Your task is to quote exactly the run of lines that starts at the line containing "obj.matrix_world = Matrix.Identity(4)" and ends at the line containing "BINDING_SIDES = 16", including both.

--- Start Material provided ---

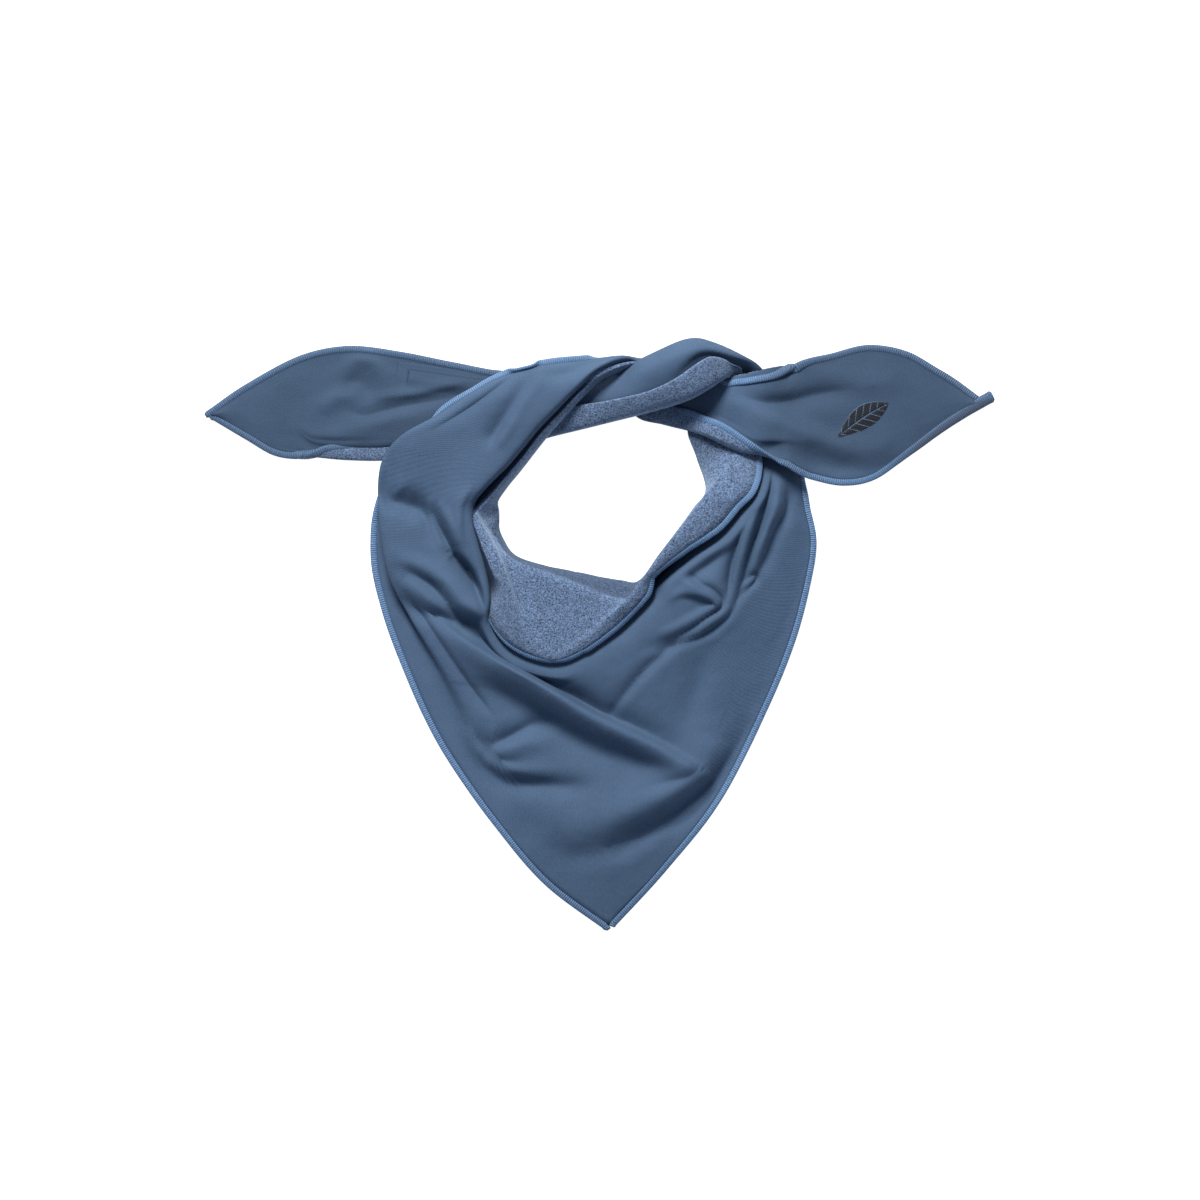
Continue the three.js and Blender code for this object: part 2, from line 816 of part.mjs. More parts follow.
// Unit normal of the middle surface, towards the smooth outer face
function clothNormal(section, place) {
  const [ds, dv] = [0.02, 0.02];
  const s0 = clamp(section - ds, 0, LAST_SECTION);
  const s1 = clamp(section + ds, 0, LAST_SECTION);
  const v0 = clamp(place - dv, 0, RIM_KNOT);
  const v1 = clamp(place + dv, 0, RIM_KNOT);
  const along = new THREE.Vector3(...clothPoint(s1, place)).sub(new THREE.Vector3(...clothPoint(s0, place)));
  const across = new THREE.Vector3(...clothPoint(section, v1)).sub(new THREE.Vector3(...clothPoint(section, v0)));
  return along.cross(across).normalize();
}

// Places across the cloth at which the faceted solid has its rows
const ROW_COUNTS = [2, 2, 2, 1, 1, 1, 1, 1, 1, 1, 1, 1, 2, 3, 4, 1, 2];
const ROWS = [0];
ROW_COUNTS.forEach((count, i) => {
  for (let k = 1; k <= count; k += 1) ROWS.push(i + k / count);
});

// Section numbers of the columns between two sections
function sectionsBetween(from, to) {
  const list = [0];
  for (const [a, b, steps] of COLUMN_PLAN) {
    for (let k = 1; k <= steps; k += 1) list.push(a + ((b - a) * k) / steps);
  }
  const inside = list.filter((section) => section > from + 0.12 && section < to - 0.12);
  return [from, ...inside, to];
}

// One closed geometry from a list of closed rings with the same number of points
function closedRings(rings) {
  const positions = rings.flat(2);
  const around = rings[0].length;
  const index = [];
  for (let r = 0; r + 1 < rings.length; r += 1) {
    for (let k = 0; k < around; k += 1) {
      const a = r * around + k;
      const b = r * around + ((k + 1) % around);
      index.push(a, b, b + around, a, b + around, a + around);
    }
  }
  const lastRing = (rings.length - 1) * around;
  for (let k = 1; k + 1 < around; k += 1) {
    index.push(0, k + 1, k);
    index.push(lastRing, lastRing + k, lastRing + k + 1);
  }
  return solidGeometry(positions, index);
}

// Geometry with its faces turned outwards
function solidGeometry(positions, index) {
  let volume = 0;
  for (let i = 0; i < index.length; i += 3) {
    const [a, b, c] = [index[i] * 3, index[i + 1] * 3, index[i + 2] * 3];
    volume += positions[a] * (positions[b + 1] * positions[c + 2] - positions[b + 2] * positions[c + 1]);
    volume += positions[a + 1] * (positions[b + 2] * positions[c] - positions[b] * positions[c + 2]);
    volume += positions[a + 2] * (positions[b] * positions[c + 1] - positions[b + 1] * positions[c]);
  }
  if (volume < 0) {
    for (let i = 0; i < index.length; i += 3) [index[i + 1], index[i + 2]] = [index[i + 2], index[i + 1]];
  }
  const geometry = new THREE.BufferGeometry();
  geometry.setAttribute("position", new THREE.Float32BufferAttribute(positions, 3));
  geometry.setIndex(index);
  geometry.computeVertexNormals();
  return geometry;
}

// Cloth wall: the middle surface thickened to both sides and closed along its edges
function clothGeometry() {
  const sections = sectionsBetween(0, LAST_SECTION);
  const columns = sections.length;
  const rows = ROWS.length;
  const positions = [];
  for (const side of [0.5, -0.5]) {
    for (let c = 0; c < columns; c += 1) {
      const section = sections[c];
      for (const place of ROWS) {
        const p = clothPoint(section, place);
        const n = clothNormal(section, place).multiplyScalar(side * CLOTH_THICKNESS);
        positions.push(p[0] + n.x, p[1] + n.y, Math.max(0, p[2] + n.z));
      }
    }
  }
  const top = (c, r) => c * rows + r;
  const bottom = (c, r) => columns * rows + c * rows + r;
  const index = [];
  const quad = (a, b, c, d) => index.push(a, b, c, a, c, d);
  for (let c = 0; c + 1 < columns; c += 1) {
    for (let r = 0; r + 1 < rows; r += 1) {
      quad(top(c, r), top(c, r + 1), top(c + 1, r + 1), top(c + 1, r));
      quad(bottom(c, r), bottom(c + 1, r), bottom(c + 1, r + 1), bottom(c, r + 1));
    }
    quad(top(c, 0), top(c + 1, 0), bottom(c + 1, 0), bottom(c, 0));
    quad(top(c, rows - 1), bottom(c, rows - 1), bottom(c + 1, rows - 1), top(c + 1, rows - 1));
  }
  for (let r = 0; r + 1 < rows; r += 1) {
    quad(top(0, r), bottom(0, r), bottom(0, r + 1), top(0, r + 1));
    quad(top(columns - 1, r), top(columns - 1, r + 1), bottom(columns - 1, r + 1), bottom(columns - 1, r));
  }
  return solidGeometry(positions, index);
}

// Overlocked edge: a flattened cord laid along one rim of the cloth, with a thread stub at its ends
function bindingGeometry(from, to, place, stubs) {
  const step = 0.02;
  const sign = place === 0 ? 1 : -1;
  const frames = sectionsBetween(from, to).map((section) => {
    const a = new THREE.Vector3(...clothPoint(clamp(section - step, from, to), place));
    const b = new THREE.Vector3(...clothPoint(clamp(section + step, from, to), place));
    const rim = new THREE.Vector3(...clothPoint(section, place));
    const tangent = b.sub(a).normalize();
    const normal = clothNormal(clamp(section, from + step, to - step), place);
    const away = normal.clone().cross(tangent).normalize().multiplyScalar(-sign);
    const inside = new THREE.Vector3(...clothPoint(section, place + 0.1 * sign));
    if (away.dot(rim.clone().sub(inside)) < 0) away.negate();
    const squeeze = place === 0 ? KNOT_SQUEEZE : SHORT_EDGE_SQUEEZE;
    return { rim, tangent, normal, away, scale: stepValue(squeeze, section) };
  });
  const extend = (frame, length) => ({
    ...frame,
    rim: frame.rim.clone().addScaledVector(frame.tangent, length),
    scale: 0.75,
  });
  if (stubs[0]) frames.unshift(extend(frames[0], -stubs[0]));
  if (stubs[1]) frames.push(extend(frames[frames.length - 1], stubs[1]));
  const rings = frames.map(({ rim, normal, away, scale }) => {
    const centre = rim.clone().addScaledVector(away, BINDING_GAP + (scale * BINDING_WIDTH) / 2);
    const ring = [];
    for (let k = 0; k < BINDING_SIDES; k += 1) {
      const angle = (2 * Math.PI * k) / BINDING_SIDES;
      const p = centre
        .clone()
        .addScaledVector(away, (scale * Math.cos(angle) * BINDING_WIDTH) / 2)
        .addScaledVector(normal, (scale * Math.sin(angle) * BINDING_THICKNESS) / 1.73);
      ring.push([p.x, p.y, Math.max(0, p.z)]);
    }
    return ring;
  });
  return closedRings(rings);
}

// Section and place of the tail's surface that lie over a plan position
function placeOver(x, y, section, place) {
  for (let turn = 0; turn < 12; turn += 1) {
    const p = clothPoint(section, place);
    const a = clothPoint(section + 0.01, place);
    const b = clothPoint(section, place + 0.01);
    const [ax, ay, bx, by] = [a[0] - p[0], a[1] - p[1], b[0] - p[0], b[1] - p[1]].map((v) => v * 100);
    const det = ax * by - ay * bx;
    const [dx, dy] = [x - p[0], y - p[1]];
    section = clamp(section + (dx * by - dy * bx) / det, 44, 49.5);
    place = clamp(place + (ax * dy - ay * dx) / det, 1, RIM_KNOT - 0.5);
  }
  return [section, place];
}

// Embroidered leaf: a thin pointed plate that follows the tail, thicker along its midrib
function leafGeometry() {
  const turn = THREE.MathUtils.degToRad(LEAF_TURN_DEG);
  const rings = [];
  for (let i = 0; i <= LEAF_STEPS; i += 1) {
    const t = i / LEAF_STEPS;
    const half = Math.max(0.5, (LEAF_WIDTH / 2) * Math.sin(Math.PI * t ** 1.25) ** 0.85);
    const upper = [];
    const lower = [];
    for (let k = -2; k <= 2; k += 1) {
      const along = (t - 0.5) * LEAF_LENGTH;
      const side = (k / 2) * half;
      const x = planX(LEAF_X) + along * Math.cos(turn) - side * Math.sin(turn);
      const y = planY(LEAF_Y) + along * Math.sin(turn) + side * Math.cos(turn);
      const [section, place] = placeOver(x, y, 46.2, 13);
      const p = new THREE.Vector3(...clothPoint(section, place));
      const n = clothNormal(section, place);
      const rise = CLOTH_THICKNESS / 2 + LEAF_LIFT;
      const thick = LEAF_THICKNESS * (k === 0 ? 1.3 : 1);
      lower.push(p.clone().addScaledVector(n, rise).toArray());
      upper.push(p.clone().addScaledVector(n, rise + thick).toArray());
    }
    rings.push([...upper, ...lower.reverse()]);
  }
  return closedRings(rings);
}

function namedMesh(name, geometry, color) {
  const material = new THREE.MeshStandardMaterial({ color, roughness: 0.9 });
  const mesh = new THREE.Mesh(geometry, material);
  mesh.name = name;
  return mesh;
}

const scarf = new THREE.Group();
scarf.name = "scarf";
scarf.add(namedMesh("scarf_cloth", clothGeometry(), 0x50668a));
scarf.add(namedMesh("neck_edge_binding", bindingGeometry(0, LAST_SECTION, 0, [2.5, 1.5]), 0x6f97c4));
scarf.add(namedMesh("right_edge_binding", bindingGeometry(0, 22.84, RIM_KNOT, [9.5, 0]), 0x6f97c4));
scarf.add(namedMesh("left_edge_binding", bindingGeometry(23.03, LAST_SECTION, RIM_KNOT, [STUB_LENGTH, 14]), 0x6f97c4));
scarf.add(namedMesh("embroidered_leaf", leafGeometry(), 0x1c2434));

export default scarf;
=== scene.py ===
"""Looks of a triangular neckerchief of two-faced cloth, tied in a half knot and laid flat.

The object is in metres, +Z up, +Y towards the knot, on the floor at z = 0. The tables are on a drawing grid
of 0.6 mm, x to the right and y towards the front tip, with heights in mm above the floor.
"""

import bpy
import numpy as np
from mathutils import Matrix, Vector


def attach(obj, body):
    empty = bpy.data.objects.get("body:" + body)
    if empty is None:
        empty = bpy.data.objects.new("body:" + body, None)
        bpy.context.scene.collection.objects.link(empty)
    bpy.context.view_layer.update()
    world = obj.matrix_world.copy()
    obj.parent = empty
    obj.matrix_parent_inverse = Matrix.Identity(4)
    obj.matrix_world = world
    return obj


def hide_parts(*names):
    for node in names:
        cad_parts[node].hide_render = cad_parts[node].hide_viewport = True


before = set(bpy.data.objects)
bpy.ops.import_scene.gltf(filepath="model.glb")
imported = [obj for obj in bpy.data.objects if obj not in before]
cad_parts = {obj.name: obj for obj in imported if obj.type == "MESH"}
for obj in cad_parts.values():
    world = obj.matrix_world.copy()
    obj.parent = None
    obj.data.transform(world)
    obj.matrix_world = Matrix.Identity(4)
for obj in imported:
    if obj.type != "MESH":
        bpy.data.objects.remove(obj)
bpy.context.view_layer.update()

# Drawing grid: its step in metres, and its point at the object's origin
GRID = 0.0006
GRID_X0, GRID_Y0 = 600, 635.6
MM = 0.001

# Cloth and overlocked edges, mm. The edge covers the cloth's rim by BINDING_COVER.
CLOTH_THICKNESS = 1.4
BINDING_WIDTH = 4.2
BINDING_HALF_THICKNESS = 1.15
BINDING_COVER = 1.1
STITCH_PITCH = 1.3
BINDING_STEP = STITCH_PITCH / 2.6
BINDING_SIDES = 16

# Sections along the scarf: 0 is the left tail's corner, 23 the front tip and 50 the right tail's corner. The
# tails flatten before section 2 and beyond section 44, on the right within RIGHT_TAIL_SPREAD sections.
LEFT_TAIL_END = 2
TIP_SECTION = 23
RIGHT_TAIL_START = 44
RIGHT_TAIL_SPREAD = 1.2
LAST_SECTION = 50

# Knots of a cross-section: neck edge 0, collar ridge 1, lip 2, opening fold 3, pleats 4 to 11, turn 12,
# roll 13, crown 14, brow 15, foot 16 and rim 17
LIP_KNOT, FOLD_KNOT = 2, 3
ROLL_KNOT, CROWN_KNOT, BROW_KNOT, FOOT_KNOT, RIM_KNOT = 13, 14, 15, 16, 17

# Rails along the scarf, from the left tail through the knot, round the neck and back through the knot to the
# right tail. The neck edge and the short edge run from corner to corner, the others from section 2 to 44.
# Columns: section, x, y, height in mm.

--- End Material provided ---

Completed task:
    obj.matrix_world = Matrix.Identity(4)
for obj in imported:
    if obj.type != "MESH":
        bpy.data.objects.remove(obj)
bpy.context.view_layer.update()

# Drawing grid: its step in metres, and its point at the object's origin
GRID = 0.0006
GRID_X0, GRID_Y0 = 600, 635.6
MM = 0.001

# Cloth and overlocked edges, mm. The edge covers the cloth's rim by BINDING_COVER.
CLOTH_THICKNESS = 1.4
BINDING_WIDTH = 4.2
BINDING_HALF_THICKNESS = 1.15
BINDING_COVER = 1.1
STITCH_PITCH = 1.3
BINDING_STEP = STITCH_PITCH / 2.6
BINDING_SIDES = 16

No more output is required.